母児の健康 有害物質

尿中のトリクロサン濃度と卵巣予備能との関係

細川忠宏

triclosan
ハーバード公衆衛生大学院とCDC(アメリカ疾病予防管理センター)の国立環境衛生センター の研究チームは、トリクロサンが女性の卵巣年齢に及ぼす影響を調べることを目的に、マサチューセッツ総合病院でART治療を受け、EARTH研究(*)に参加している109名の女性患者を対象に研究を実施しました。

試験開始時と治療周期中に2回、採尿した225検体の比重調整後の尿中トリクロサンを測定し、月経3日目、もしくは、消退出血3日目に超音波検査で測定した胞状卵胞数との関連を解析しました。

その結果、尿中トリクロサン濃度が高い女性ほど胞状卵胞数が少ないことがわかりました。特に、BMIが25未満の女性や35歳未満の女性の間で、より強い傾向がみられ、BMIが25未満の女性では尿中トリクロサン濃度が中央値を上回る女性はそれ以下の女性に比べ胞状卵胞数が3.2個、35歳未満の女性では1.8個、それぞれ、少ないことがわかりました。

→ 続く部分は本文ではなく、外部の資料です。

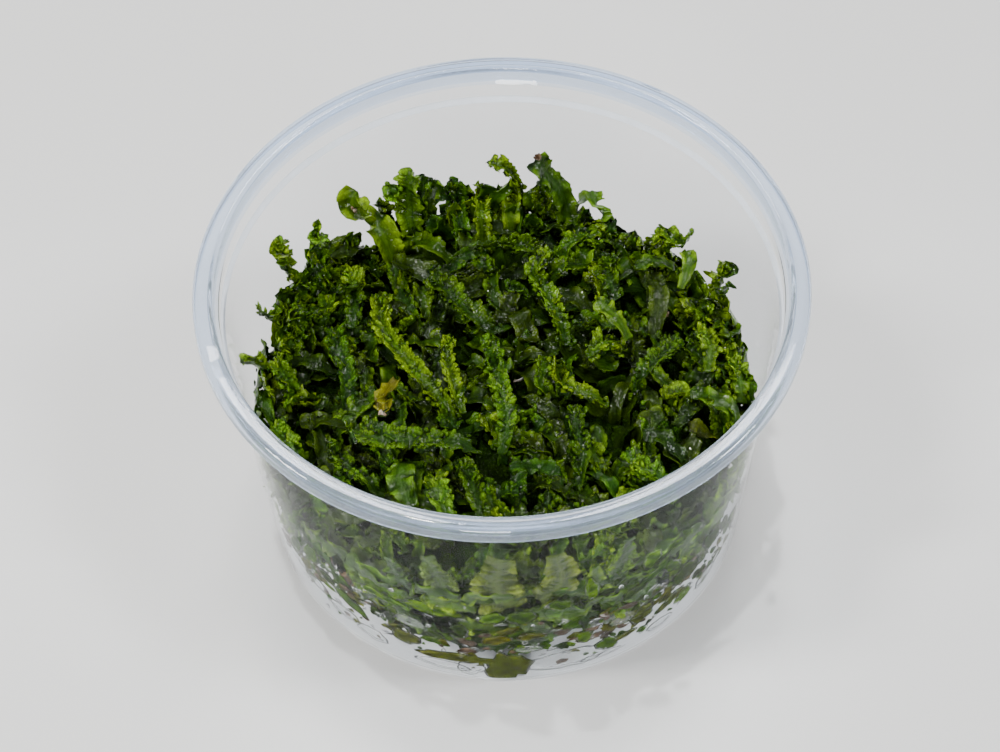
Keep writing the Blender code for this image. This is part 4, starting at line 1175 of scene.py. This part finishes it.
def makeBanks():
    rng, leafRng = np.random.default_rng(57), np.random.default_rng(58)
    parts = []
    for middle, half, high in [look for *look, count in banks for _ in range(count)]:
        off = rng.normal(0, 0.5)
        angle = math.radians(middle + half * off)
        top = high * math.exp(-(off**2)) * rng.uniform(0.45, 1.0)
        out = rng.uniform(0.2, 1) ** 0.7
        width, length = rng.uniform(*bank["width"]), rng.uniform(*bank["length"])
        ground = heapHeight(40 * math.cos(angle), 40 * math.sin(angle)) - 3.0
        z = ground + rng.uniform(0, 1) * max(0.0, top - 6.0)
        climb = math.radians(rng.uniform(*bank["climb"]))
        way = rng.choice([-1, 1])
        depth = 1.2 + width * 0.4 + (1 - out) * 9.0
        turnsDown = min(ground + 3 + top * (0.5 + 0.5 * out), bank["highest"])
        line, _ = climbing(rng, angle, z, climb, int(length) + 1, way, 0.2, lambda angle, z, i: wallRadius(z) - depth,
                           lambda z, rise: z + rise * (1 if z < turnsDown else -0.25))
        tone = pickTone(rng, *bank["tones"]) if out > bank["outerFrom"] else "mature"
        crisp = rng.choice(bank["crisp"])
        parts.append(ribbon(line, width, tone, crisp, rng, "end", step=0.48 if crisp > 0.5 else 0.62, columns=7,
                            flat=False, twist=0.7, facing=-1, dark=0.0))
        if crisp > 0.5 and out > bank["outerFrom"]:
            parts.append(leaflets(parts[-1], width, leafRng, 2.2))
    made = makeObject("bankedThalli", parts, finishList, "packed_thalli")
    print("banks:", len(made.data.polygons), "faces")


makeTangle()
makeBanks()
makeTopLayer()
makeSideLayer()
makeWallLeaves()
makeRimLayer()


scraps = [  # (degrees round the cup, height, width, height, turn in degrees, tone)
    (-91.0, 5.4, 8.6, 10.6, 0, "aged"), (-102.5, 8.0, 15.0, 3.4, 0, "aged"), (-93.3, 16.6, 5.2, 3.0, 10, "aged"),
    (-107.3, 26.0, 12.5, 3.4, -3, "fresh"), (-117.5, 24.2, 6.0, 1.6, -8, "fresh"),
    (-122.0, 25.0, 5.0, 1.8, -10, "fresh"),
    (-101.5, 19.6, 3.0, 3.6, 0, "shaded"), (-107.8, 16.0, 3.6, 2.0, 0, "shaded"),
    (-115.0, 11.4, 4.6, 5.4, -35, "aged"),
    (-129.8, 14.6, 9.0, 3.0, -28, "mature"), (-136.5, 18.0, 4.0, 2.4, -40, "shaded"),
    (-141.0, 22.5, 3.6, 7.4, -20, "mature"),
    (-147.5, 19.6, 3.4, 6.0, -20, "mature"), (-144.2, 15.6, 3.0, 4.6, -25, "aged"),
    (-94.0, 25.4, 5.0, 3.6, 10, "fresh"), (-87.6, 25.6, 5.6, 4.0, 15, "mature"), (-79.0, 28.6, 3.8, 3.6, 0, "mature"),
    (-72.0, 32.0, 2.4, 7.6, 5, "fresh"), (-57.4, 34.0, 4.0, 4.6, 30, "fresh"), (-61.2, 24.4, 6.4, 2.2, 25, "shaded"),
    (-56.0, 27.4, 6.8, 2.4, 30, "mature"), (-45.6, 18.6, 6.6, 6.4, 35, "shaded"),
    (-51.0, 26.0, 3.0, 5.0, 30, "mature"),
    (-37.2, 22.4, 4.4, 6.8, 20, "shaded"), (-40.2, 18.8, 2.0, 2.0, 0, "shaded"),
    (-27.0, 35.0, 2.6, 6.0, 10, "mature"),
    (-31.0, 21.0, 2.0, 4.6, 10, "shaded"), (-58.0, 13.6, 4.8, 5.4, 10, "aged"), (-45.0, 9.4, 4.4, 3.2, 20, "fresh"),
    (-49.5, 11.6, 5.8, 2.6, 25, "aged"), (-73.0, 13.8, 3.4, 3.4, 0, "fresh"), (-67.0, 8.0, 4.0, 4.4, 0, "mature"),
    (-62.5, 8.0, 5.4, 1.2, 10, "aged"), (-57.2, 6.6, 1.6, 1.4, 0, "mature"), (-85.5, 17.6, 5.0, 1.8, 0, "aged"),
]


def outlineOf(width, height, ragged, rng, count=44):  # an uneven closed outline round (0, 0)
    angle = 2 * math.pi * np.arange(count) / count
    uneven = np.ones(count)
    for waves in (2, 3, 5, 8, 13):
        uneven += ragged / waves**0.6 * np.sin(waves * angle + rng.uniform(0, 6.3)) * rng.uniform(0.4, 1)
    return np.stack([width / 2 * uneven * np.cos(angle), height / 2 * uneven * np.sin(angle)], axis=1)


def wallPatch(degrees, height, outline, turn, lift, thickness, rng, rings=4, rimmed=False):
    # a thin closed piece that hugs the inside of the wall; lift is the air between
    spin, middleAngle = math.radians(turn), math.radians(degrees)
    outline = outline @ np.array([[math.cos(spin), math.sin(spin)], [-math.sin(spin), math.cos(spin)]])
    count = len(outline)
    share = np.linspace(0, 1, rings + 1)[1:]
    profile = np.sqrt(1 - share**4)
    if rimmed:
        profile = 0.35 + 0.9 * np.exp(-(((share - 0.86) / 0.12) ** 2))
        profile[-1] = 0
    flat = outline[None] * share[:, None, None]
    bumps = 1 if rimmed else 1 + 0.3 * np.sin(flat[..., 0] * 1.9 + 1) * np.sin(flat[..., 1] * 2.3)
    z = np.clip(height + flat[..., 1], 1.2, 60)
    angle = middleAngle + flat[..., 0] / wallRadius(height)
    radius = wallRadius(z) - lift
    inward = thickness * profile[:, None] * bumps
    inside, outside = (np.stack([reach * np.cos(angle), reach * np.sin(angle), z], axis=-1)
                       for reach in (radius - inward, radius))
    middle = [onCircle(wallRadius(height) - lift - deep, middleAngle, height) for deep in (thickness * profile[0], 0)]
    points = np.vstack([inside.reshape(-1, 3), outside[:-1].reshape(-1, 3), middle])
    size = rings * count
    top = np.arange(size).reshape(rings, count)
    low = np.vstack([size + np.arange(size - count).reshape(rings - 1, count), top[-1:]])
    j = np.arange(count)
    k = (j + 1) % count
    faces = []
    for i in range(rings - 1):
        faces.append(np.stack([top[i, j], top[i + 1, j], top[i + 1, k], top[i, k]], axis=1))
        faces.append(np.stack([low[i, j], low[i, k], low[i + 1, k], low[i + 1, j]], axis=1))
    even = np.arange(0, count, 2)
    first, second, third = even, (even + 1) % count, (even + 2) % count
    centre = np.full(len(even), 2 * size - count)
    faces.append(np.stack([centre, top[0, first], top[0, second], top[0, third]], axis=1))
    faces.append(np.stack([centre + 1, low[0, third], low[0, second], low[0, first]], axis=1))
    edge = np.concatenate([np.repeat(share, count), np.repeat(share[:-1], count), [0, 0]])
    x, z, same = points[:, 0], points[:, 2], np.ones(len(points))
    # the crest values feed the finish's painted light and shade; here as a wavy pattern over the flat patch
    values = {"root": 0 * same, "edge": 0.25 + 0.6 * edge, "crest": 0.5 * np.sin(z * 2.1) * np.sin(x * 1.7),
              "across": edge * np.sin(x), "run": z, "tint": rng.uniform(0.1, 0.6) * same, "knobs": 0.35 * same}
    return {"points": points, "faces": np.vstack(faces)[:, ::-1], "values": values}


crumbs = {"count": 150, "torn": 60, "front": 0.7, "low": 3.0, "high": 24.0, "most": 15.0,
          "tones": (0.16, 0.24, 0.16, 0.0, 0.26, 0.18), "tornTones": (0.05, 0.15, 0.10, 0.0, 0.35, 0.35)}
namedScraps = {"scrap_front": ("wallScrapFront", 0), "scrap_right": ("wallScrapRight", 29),
               "scrap_left": ("wallScrapLeft", 9)}


def aroundFront(rng, share):  # an angle, mostly on the photographed side
    return rng.uniform(-150, -30) if rng.uniform() < share else rng.uniform(-30, 210)


def toned(part, tone):
    return {**part, "material": toneNames.index(tone)}


def makeScraps():
    rng = np.random.default_rng(51)
    parts, wet = [], []
    for degrees, height, wide, tall, turn, tone in scraps:
        outline = outlineOf(wide, tall, 0.4 if tall > 8 else 0.3, rng, 40)
        parts.append(toned(wallPatch(degrees, height, outline, turn, 0.02, 0.5, rng), tone))
        brim = outline[::2] + 0.5 * unit(outline[::2])
        wet.append(wallPatch(degrees, height, brim, turn, 0.06, 0.32, rng, 5, True))
    parts[0]["values"]["tint"][:] = 0.06  # the large one at the bottom is the greener olive
    for name, (title, number) in namedScraps.items():
        makeObject(title, [parts[number]], pressedList, name)
    taken = [number for _, number in namedScraps.values()]
    rest = [part for number, part in enumerate(parts) if number not in taken]
    for _ in range(crumbs["count"]):  # the small bits between the larger ones
        degrees = aroundFront(rng, crumbs["front"])
        height = rng.triangular(crumbs["low"], crumbs["most"], crumbs["high"])
        wide = rng.uniform(0.6, 2.6)
        outline = outlineOf(wide, wide * rng.uniform(0.4, 0.9), 0.3, rng, 16)
        tone = pickTone(rng, *crumbs["tones"])
        rest.append(toned(wallPatch(degrees, height, outline, rng.uniform(-50, 50), 0.06, 0.3, rng, 2), tone))
    for _ in range(crumbs["torn"]):  # torn brown and olive bits in the lower half
        outline = outlineOf(rng.uniform(2.0, 6.0), rng.uniform(1.2, 3.2), 0.45, rng, 24)
        degrees, height = rng.uniform(-160, -20), rng.uniform(9.0, 20.0)
        part = wallPatch(degrees, height, outline, rng.uniform(-40, 40), 0.35, 0.4, rng, 3)
        rest.append(toned(part, pickTone(rng, *crumbs["tornTones"])))
    makeObject("wallScraps", rest, pressedList, "packed_thalli")
    print("wall scraps:", len(parts), "and", crumbs["count"], "crumbs")
    return wet


water = {
    "films": [  # (degrees, height, width, height) of clear patches on the wall with a raised edge
        (-124.5, 6.6, 7.0, 4.6), (-106.5, 4.4, 12.0, 3.0), (-99.6, 4.8, 6.0, 5.0), (-76.5, 6.4, 17.0, 7.4),
        (-133.0, 8.5, 9.0, 3.6), (-36.5, 8.0, 7.0, 4.5), (-52.0, 5.0, 7.0, 3.0), (-63.5, 15.5, 6.5, 4.0),
        (-86.0, 12.6, 5.4, 2.2), (-113.5, 18.6, 7.0, 3.6), (-141.0, 11.0, 6.0, 4.0), (-68.0, 4.0, 9.0, 1.8),
    ],
    "drops": 120,
    "dropSize": (0.4, 1.3),
    "wrinkles": 130,
    "wrinkleLength": (1.0, 3.2),
    "wrinkleHeight": (0.25, 0.6),
    "front": 0.7,  # this share of the wrinkles is on the photographed side
    "tint": (0.97, 0.98, 0.98),
    "shadow": (0.97, 0.98, 0.97),
    "roughness": 0.03,
}


def waterFinish():
    material, tree = newMaterial("water film")
    film = addNode(tree, "ShaderNodeBsdfPrincipled", IOR=wetness["bend"], Roughness=water["roughness"], **{
        "Base Color": water["tint"],
        "Transmission Weight": 1.0,
        "Normal": bumpOf(tree, noiseOf(tree, 700, 2, objectPlace(tree)), 0.35, 0.0004),
    })
    wornClear(tree, film, water["shadow"])
    return material


def makeWater(brims):
    rng = np.random.default_rng(61)
    parts = list(brims)
    for degrees, height, wide, tall in water["films"]:
        parts.append(wallPatch(degrees, height, outlineOf(wide, tall, 0.14, rng, 48), 0, 0.02, 0.22, rng, 7, True))
    for _ in range(water["drops"]):
        size = rng.uniform(*water["dropSize"])
        degrees, height = rng.uniform(-180, 180), rng.uniform(2.5, 30)
        outline = outlineOf(size, size * rng.uniform(0.8, 1.5), 0.08, rng, 12)
        parts.append(wallPatch(degrees, height, outline, 0, 0.01, 0.25 * size, rng, 2))
    for _ in range(water["wrinkles"]):
        degrees, height = aroundFront(rng, water["front"]), rng.uniform(9, 24)
        outline = outlineOf(rng.uniform(*water["wrinkleLength"]), rng.uniform(*water["wrinkleHeight"]), 0.3, rng, 14)
        parts.append(wallPatch(degrees, height, outline, rng.uniform(-45, 45), 0.01, 0.3, rng, 2))
    makeObject("wallWater", parts, [waterFinish()], "packed_thalli")
    print("water:", len(parts), "films and drops")


makeWater(makeScraps())


studio = {
    "floor": (0.75, 0.75, 0.74),
    "floorReach": 3.0,  # metres
    "world": (0.62, 0.66, 0.70),
    "worldStrength": 0.2,
    "lamps": [  # (name, place, size, watts, colour)
        ("backLeftSoftbox", (-0.13, 0.48, 0.85), 0.17, 2.4, (1.0, 0.99, 0.97)),
        ("backRightSoftbox", (0.13, 0.48, 0.85), 0.17, 2.3, (1.0, 0.99, 0.97)),
        ("leftSoftbox", (-0.60, -0.15, 0.50), 0.15, 4.9, (1.0, 0.99, 0.97)),
        ("rightSoftbox", (0.60, -0.10, 0.50), 0.15, 3.4, (0.97, 0.98, 1.0)),
        ("frontSoftbox", (-0.10, -0.80, 0.60), 0.22, 5.3, (1.0, 0.99, 0.97)),
        ("glint", (-0.12, 0.12, 0.85), 0.035, 3.0, (1.0, 1.0, 1.0)),
    ],
}


def makeStudio():
    mesh = bpy.data.meshes.new("floor")
    s = studio["floorReach"]
    mesh.from_pydata([(-s, -s, 0), (s, -s, 0), (s, s, 0), (-s, s, 0)], [], [(0, 1, 2, 3)])
    floor = linked("floor", mesh)
    material, tree = newMaterial("pale floor")
    worn(tree, addNode(tree, "ShaderNodeBsdfPrincipled", Roughness=0.7, **{"Base Color": studio["floor"]}))
    mesh.materials.append(material)
    floor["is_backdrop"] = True
    world = bpy.data.worlds.new("soft light")
    world.use_nodes = True
    background = world.node_tree.nodes["Background"]
    background.inputs["Color"].default_value = (*studio["world"], 1)
    background.inputs["Strength"].default_value = studio["worldStrength"]
    bpy.context.scene.world = world
    for name, place, size, watts, colour in studio["lamps"]:
        lamp = bpy.data.lights.new(name, "AREA")
        lamp.size, lamp.energy, lamp.color = size, watts, colour
        holder = linked(name, lamp)
        holder.location = place
        holder.rotation_mode = "QUATERNION"
        holder.rotation_quaternion = (Vector(place) - Vector((0, 0, 0.04))).to_track_quat("Z", "Y")


camera = {  # metres; the cup is seen from the front and above
    "sensor": 36.0,
    "lens": 129.6,
    "place": (0, -0.43706, 0.5945),
    "right": (0.9997, -0.0200, -0.0171),
    "back": (0.0011, -0.617, 0.787),
}


def makeCamera():
    lens = bpy.data.cameras.new("camera")
    lens.sensor_width, lens.lens = camera["sensor"], camera["lens"]
    holder = linked("camera", lens)
    right, back = Vector(camera["right"]).normalized(), Vector(camera["back"]).normalized()
    up = back.cross(right).normalized()
    turn = Matrix((up.cross(back), up, back)).transposed().to_4x4()
    holder.matrix_world = Matrix.Translation(camera["place"]) @ turn
    bpy.context.scene.camera = holder


makeStudio()
makeCamera()
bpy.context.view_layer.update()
total = sum(len(p.vertices) - 2 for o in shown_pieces() if o.type == "MESH" for p in o.data.polygons)
print("triangles:", total)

これらの結果から、不妊治療を受けている女性では尿中のトリクロサンと卵巣予備能の指標である胞状卵胞数は負の相関関係にあり、その傾向は標準体型の女性、若い女性でより強いことがわかりました。

トリクロサンは、一般的な家庭用抗菌剤で、薬用石鹸やうがい薬、シャンプー、食器用洗剤、歯磨き、脱臭剤、手の消毒剤、さらには、化粧品などに広く使用されていますが、昨年の秋、アメリカの米国食品医薬品局(FDA)がトリクロサンやトリクロカルバンを含む抗菌石けんを1年以内に販売停止にすることを発表しました。

理由は、その殺菌効果に疑問があること、長期間の使用で有害になるリスクがあるかもしれないからとのこと。

それに伴い、日本の厚生労働省もトリクロサン不使用の取り組みを促すことを決定しています。

そんな中で、アメリカのハーバード大学と政府機関による女性の卵巣年齢への影響を調べる研究が実施されました。

その結果、尿中のトリクロサン濃度が高い女性ほど卵巣予備能が低い傾向が確かめられました。

そのメカニズムは未だ不明で、結論づけるのは早計ですが、トリクロサンやトリクロカルバンが成分中に含まれる石鹸やハンドソープ、シャンプ、洗剤、化粧品などは避けるのが無難かもしれません。